A decision of the Home Secretary to change the prison rules, so that a prisoner had to wait until he had served half of his sentence before becoming elegible for home leave, instead of only a third, did not frustrate any legitimate expectations on the prisoner's part so as to entitle him to judicial review of the decision.

The Court of Appeal dismissed an appeal by Brendan Green, Kevin Briggs and Craig Hargreaves against the decision of the Queen's Bench Divisonal Court on 25 July 1995 ([1996] COD 168) refusing their applications for judicial review of the Home Secretary's decision to implement a new scheme governing the eligibility of prisoners to apply for home leave, and of an order of the governor of HM Prison Risley applying the new scheme to each of the applicants.

Patrick Elias QC and Terence Gallivan (Reece David Wood Wild & Co, Birmingham) for the applicants; Michael Beloff QC and Steven Kovats (Treasury Solicitor) for the respondents.

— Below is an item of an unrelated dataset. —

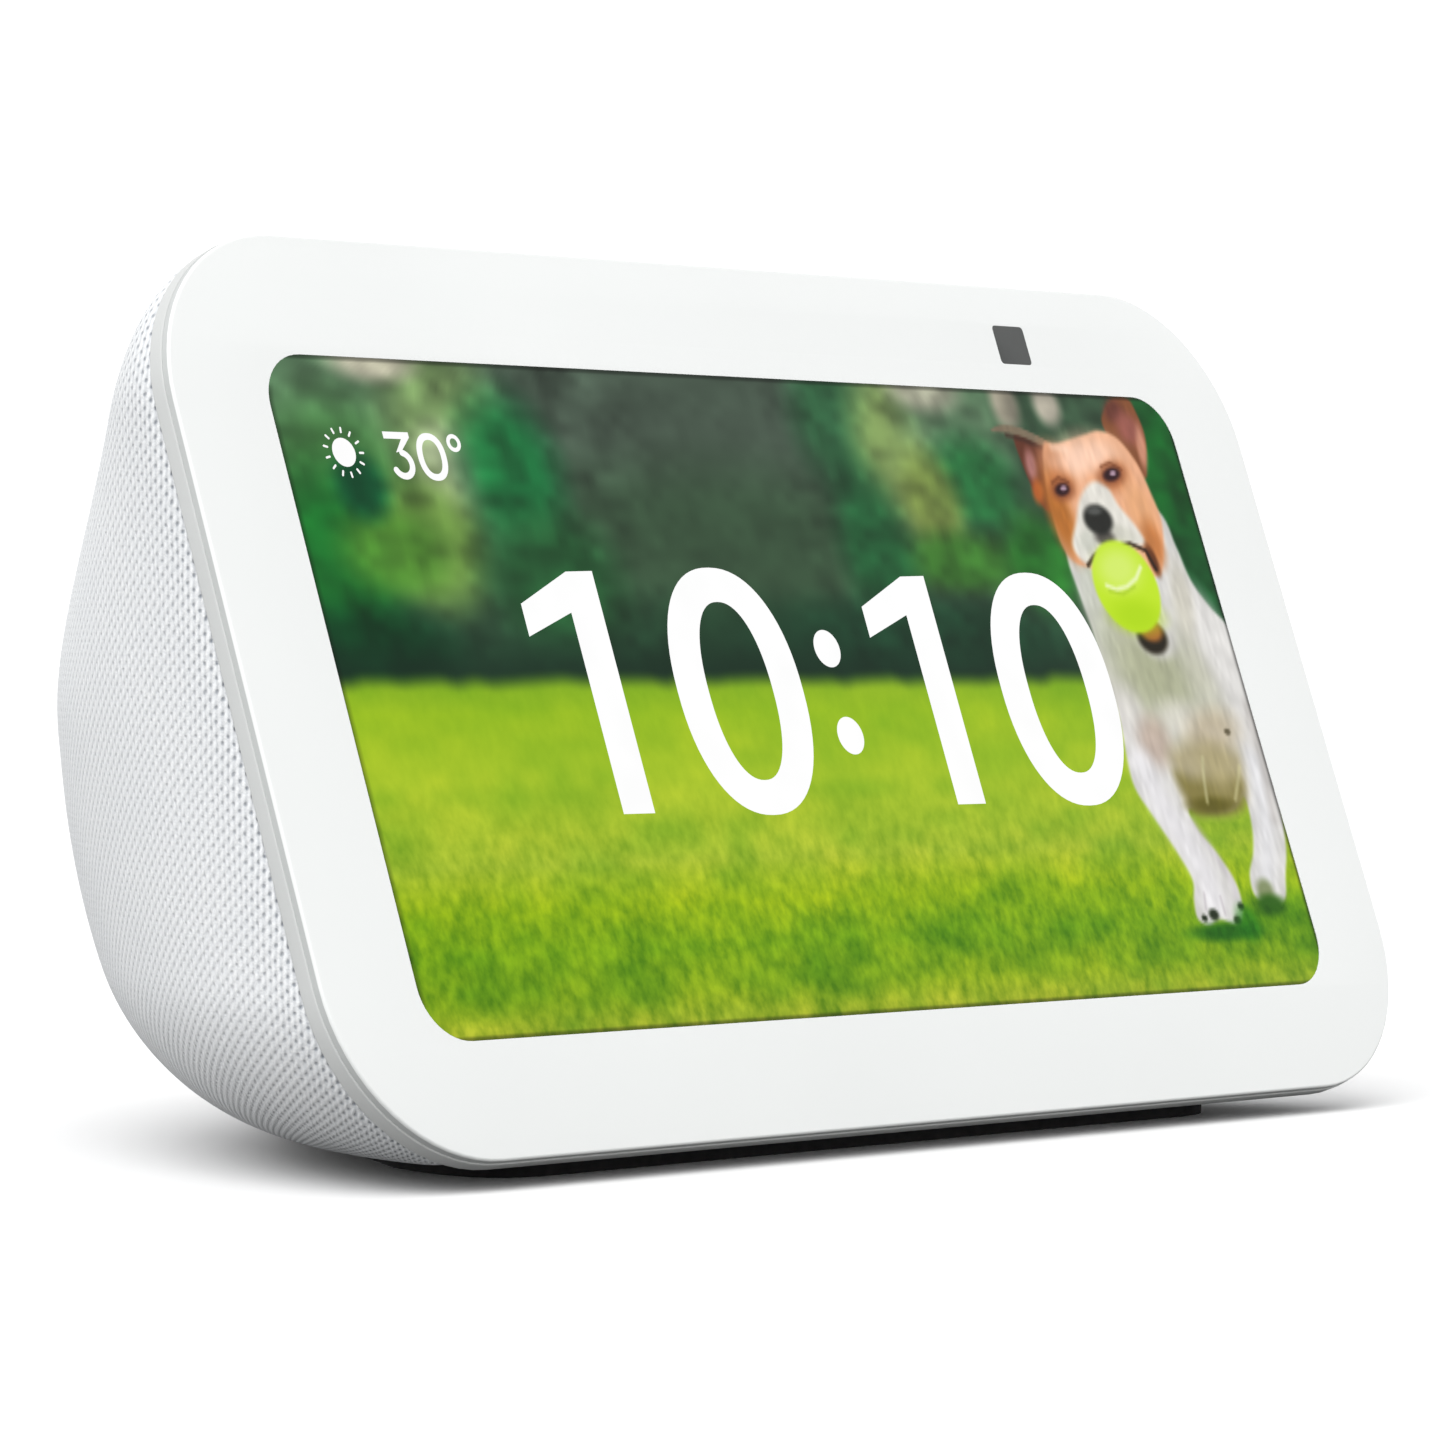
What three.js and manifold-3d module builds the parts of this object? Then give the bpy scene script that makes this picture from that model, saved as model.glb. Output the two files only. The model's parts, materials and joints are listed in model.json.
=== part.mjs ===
// Table-top smart speaker with a leaning touchscreen on the front of a knit-covered speaker body.
// Millimetres. +X is the viewer's right, -Y the side that faces the viewer and +Z up. The origin is
// on the surface that the object stands on, under the middle of the box that holds the object.
import * as THREE from "three";
import { mergeVertices } from "three/addons/utils/BufferGeometryUtils.js";
import Module from "manifold-3d";

const wasm = await Module();
wasm.setup();

// Driving dimensions: the leaning front panel, the bulging rear body and the clearances.
const panelWidth = 147;
const panelLength = 84.6;
const panelCorner = 16.2;
const panelLean = THREE.MathUtils.degToRad(20);
const panelLift = 2.5;
const rimDepth = 2.6;
const bodyDepth = 91;
const bulgeHeight = 37;
const bulgeSoftness = 0.12;
const undersideDepth = 61.5;
const sectionPower = 1.74;
const upperPower = 1.343;
const lowerPower = 1.9;
const fabricThickness = 0.9;
const wallOutside = 1.3;
const wallInside = 3.4;
const touchGap = 0.3;

// Driving dimensions: the display and what sits in the panel, in the panel's own frame, where x runs
// to the right, y up the panel from its lower edge and z out of its front face.
const displayWidth = 125;
const displayHeight = 62.5;
const displayCorner = 5;
const displayCentreY = 41.9;
const glassInset = 0.2;
const glassThickness = 0.9;
const gasketThickness = 0.3;
const rimWall = 1.2;
const rimLedge = 3.2;
const cameraX = 40.7;
const cameraY = 78.1;

// Driving dimensions: the controls on top, the driver, the power inlet and the foot.
const controlTilt = THREE.MathUtils.degToRad(-12);
const buttonSpacing = 16;
const buttonNames = ["mute", "volume_down", "volume_up"];
const firstButtonX = -34;
const buttonRowY = -8;
const buttonLength = 9;
const buttonWidth = 3.8;
const buttonRise = 0.8;
const buttonRoot = -4.6;
const switchTop = buttonRoot - 0.5;
const switchBottom = switchTop - 1.8;
const stripProud = 0.35;
const stripCentreX = 4;
const stripLength = 96;
const stripDepth = 8.6;
const microphonePlaces = { left: -42, right: 22 };
const shutterTravel = 6;
const shutterX = 34.3;
const knobWidth = 5;
const stemBack = -6.4;
const stemFront = -5.2;
const driverRadius = 22;
const driverTilt = THREE.MathUtils.degToRad(35);
const driverY = 25.2;
const driverHeight = 44;
const portHeight = 13;
const portWidth = 15;
const portTall = 10.4;
const portFloorY = 29;
const inletHousingWidth = 32;
const inletHousingTop = 27;
const footHeight = 1.9;
const footFrontY = -38;
const footRearY = 24.5;
const bottomHeight = 2.6;
const basePlateTop = 5.4;
const postPlaces = [[38, -31], [-38, -31], [18, 0], [-18, 0]];
const postFoot = 5.8;
const postTop = 12;
const ribHalf = 0.8;

// Values worked out from them.
const leanSin = Math.sin(panelLean);
const leanCos = Math.cos(panelLean);
const frontY = -bodyDepth / 2;
const rimBottom = panelLift - rimDepth * leanSin;
const rimTop = rimBottom + panelLength * leanCos;

const looks = {
  whitePlastic: { color: 0xf1f3f3, roughness: 0.45, metalness: 0 },
  glass: { color: 0xf4f6f6, roughness: 0.08, metalness: 0 },
  screen: { color: 0x3d7a24, roughness: 0.3, metalness: 0 },
  fabric: { color: 0xd7dbe0, roughness: 0.95, metalness: 0 },
  greyPlastic: { color: 0xc9cccd, roughness: 0.6, metalness: 0 },
  blackPlastic: { color: 0x1c1d1f, roughness: 0.55, metalness: 0 },
  rubber: { color: 0x101112, roughness: 0.85, metalness: 0 },
  board: { color: 0x14532b, roughness: 0.5, metalness: 0 },
  steel: { color: 0xb5b8bb, roughness: 0.35, metalness: 1 },
  copper: { color: 0xb4703a, roughness: 0.35, metalness: 1 },
  paper: { color: 0x2a2b2d, roughness: 0.9, metalness: 0 },
  adhesive: { color: 0x26282a, roughness: 0.9, metalness: 0 },
};
const materials = Object.fromEntries(
  Object.entries(looks).map(([name, look]) => [name, new THREE.MeshStandardMaterial(look)]),
);

// --- Tools for making, cutting and joining closed solids ---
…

Lord Justice Hirst said the three applicants were category C prisoners at Risley. Prior to the implemention of the new system, each would have been entitled to apply for home leave after serving one third of his sentence. Under the new scheme, he was entitled to apply only after serving half his sentence.

Each argued that as a result of the new policy, he was deprived of the legitimate expectation that he would be considered eligible for home leave after he had served a third of his sentence. Each relied on a notice received from the prison authorities when he began his sentence, and also on the terms of the compact he then entered into with the prison governor.

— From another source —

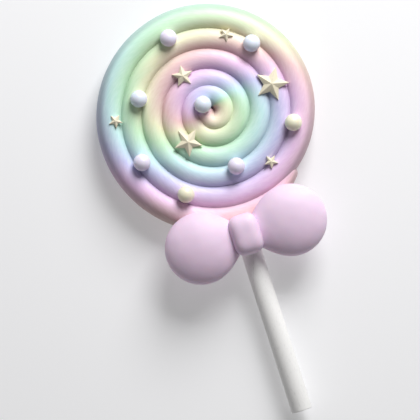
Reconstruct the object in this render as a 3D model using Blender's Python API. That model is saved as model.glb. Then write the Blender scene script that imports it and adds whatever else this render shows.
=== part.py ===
"""Swirl lollipop, lying on its back.

One long candy rope is wound into a flat spiral and sets on a cooling slab, so its back is
slightly flattened. A thick paper stick is pushed into its rim. Sugar pearls and faceted sugar
stars sit on the shown face, and a moulded sugar bow hides the place where the stick goes in.
Metres, +Z up: the shown face looks up and the stick runs along -Y.
"""

import math

import bmesh
import bpy
from mathutils import Matrix, Vector

# ---- Driving dimensions, in metres, degrees and turns ----
CLEARANCE = 0.0003  # gap kept between pieces that touch

ROPE_PITCH = 0.0092  # how far the spiral grows with each turn
ROPE_HALF_WIDTH = 0.0067
ROPE_HALF_HEIGHT = 0.0084  # the turns squeeze each other, so the rope is taller than wide
SLAB_FLAT = 0.0007  # depth that the cooling slab takes off the back
SPIRAL_START_ANGLE = 198.0  # direction, from +X, in which the spiral leaves its pole
SPIRAL_POLE_X = 0.0016  # the pole is a little to the right of the stick's axis
FIRST_TURN = -0.12
LAST_TURN = 5.31
STATIONS_PER_TURN = 36
ROPE_SIDES = 12

CURL_SPREAD = 0.0030  # the innermost curl can't bend tighter, so it stands off the pole
CURL_CLOSE_TURN = 0.60  # from here the curl eases back to the even spiral
CURL_END_TURN = 1.05
CURL_HALF_WIDTH = 0.0044  # at the inner tip; it swells to the full width by CURL_END_TURN
CURL_LIFT = 0.0005  # the curl stands this proud of the other turns
CORE_RADIUS = 0.0042  # the first bend squeezes the candy inside it into a solid core
CORE_HALF_HEIGHT = 0.0073
CORE_PLACE = Vector((-0.0005, 0.0010, 0.0))

TAIL_TURN = 5.13  # from here the outer end thins and tucks in
TAIL_TUCK = 0.0053
TAIL_THINNING = 0.0027
TAIL_LOWERING = 0.0040
TIP_LENGTH = 0.0030  # each end of the rope is rounded over this length
TIP_PARTS = (0.04, 0.2, 0.5, 1.0)  # where the rounding has a section, in tip lengths

STICK_RADIUS = 0.00475
STICK_END_Y = -0.1408  # measured from the spiral's pole
STICK_DEPTH_Y = -0.0240
STICK_EDGE = 0.0004
STICK_SIDES = 32

PEARL_RADIUS = 0.0039
PEARL_RISE = 0.0015  # pearls' centres above the candy's top
STAR_RISE = 0.0005  # stars' points above the candy's top
STAR_WAIST = 0.46  # inner corners' distance from the centre, in star radii
STAR_PEAK = 0.27  # height of the middle, in star radii
STAR_ROOT = 0.0027  # the underside reaches down into the grooves by this much

BOW_Y = -0.0570
BOW_RISE = 0.0004  # the loops' rims above the candy's top
LOOP_CENTRE_X = 0.0212
LOOP_RADIUS = 0.01635
LOOP_HALF_HEIGHT = 0.0080
LOOP_PINCH = 0.5  # the loop's width is halved where it reaches the bow's middle
LOOP_PINCH_POWER = 2.2
KNOT_SIZE = Vector((0.0139, 0.0187, 0.0180))
KNOT_SQUARENESS = 3.4  # 2 would be a ball, and a large number a box
KNOT_CUTS = 5

CANDY_MIDDLE = ROPE_HALF_HEIGHT - SLAB_FLAT
CANDY_TOP = CANDY_MIDDLE + ROPE_HALF_HEIGHT

# Each topping: name, colour, distance from the pole, direction in degrees.
PEARLS = (
    ("pearl_lilac_upper", "lilac", 0.0385, 102.0),
    ("pearl_ice_upper", "ice", 0.0361, 41.8),
    ("pearl_ice_left", "ice", 0.0330, 151.7),
    ("pearl_ice_centre", "ice", 0.0051, 117.7),
    ("pearl_cream_right", "cream", 0.0374, 335.4),
    ("pearl_lilac_left", "lilac", 0.0383, 198.4),
    ("pearl_lilac_lower", "lilac", 0.0267, 277.7),
    ("pearl_cream_lower", "cream", 0.0385, 235.5),
)

# Each star: name, radius, distance from the pole, its direction and that of one of its points.
STARS = (
    ("star_small_upper", 0.0033, 0.0358, 61.4, 42.0),
    ("star_middle", 0.0050, 0.0207, 110.0, 12.0),
    ("star_big_right", 0.0080, 0.0303, 7.5, 58.5),
    ("star_small_left", 0.0033, 0.0430, 167.5, 42.0),
    ("star_large_lower", 0.0067, 0.0168, 215.0, 41.5),
    ("star_small_lower", 0.0033, 0.0350, 303.2, 42.0),
)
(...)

The change was effected by the Prison (Amendment) Rules 1995 (SI 983) which replaced the provisions of rule 6 of the Prison Rules 1964. The new rule was introduced as a result of problems with the existing regime, such as absconding or the commission of offences by prisoners while on leave, which had attracted adverse publicity, to the detriment of public confidence in the criminal justice system.

The Divisional Court, in rejecting the applications, placed strong reliance on the House of Lords' decision in Re Findlay [1985] 1 AC 318 at 337. It concerned a decision by the Home Secretary in 1983 to change the policy for release of prisoners on parole in relation to certain classes of serious offenders, such as drug traffickers and violent offenders sentenced to more than five years, by deferment of parole until the final months of their sentence, and for certain categories of murderers by deferment until they had served at least 20 years of their life sentence. Rejecting a claim that this decision frustrated prisoners' legitimate expectations, Lord Scarman said:

The most a convicted prisoner can legitimately expect is that his case will be examined individually in the light of whatever policy the Secretary of State sees fit to adopt, provided always the adopted policy is a lawful exercise of the discretion conferred on him by statute.

The present applicants sought to distinguish Findlay on the footing that it was concerned not with when but with whether the prisoners should be granted parole; it dealt with eligibility not with timing. His Lordship did not accept that.

First, it was clear that timing was at the forefront of the applicants' argument in that case. Second, in considering elegibility for parole, timing was one of the main criteria and was in fact the one changed under the new policy of 1983. Third, the passage quoted from Lord Scarman was clearly of general application to all prisoners affected by the change of policy. On this interpretation, the present case was indistinguishable from Findlay.

In any case, a representation could only be relied upon as the basis for a legitimate expectation if it was clear and unambiguous. The notice to prisoners and the compact with the governor relied upon in this case did not, taken as a whole, contain a clear and unambiguous representation as to timing, so were not a proper foundation for the legitimate expectation for which the applicants contended.

It was, however, unsatisfactory that documents of such importance to prisoners should be other than completely clear and unambiguous.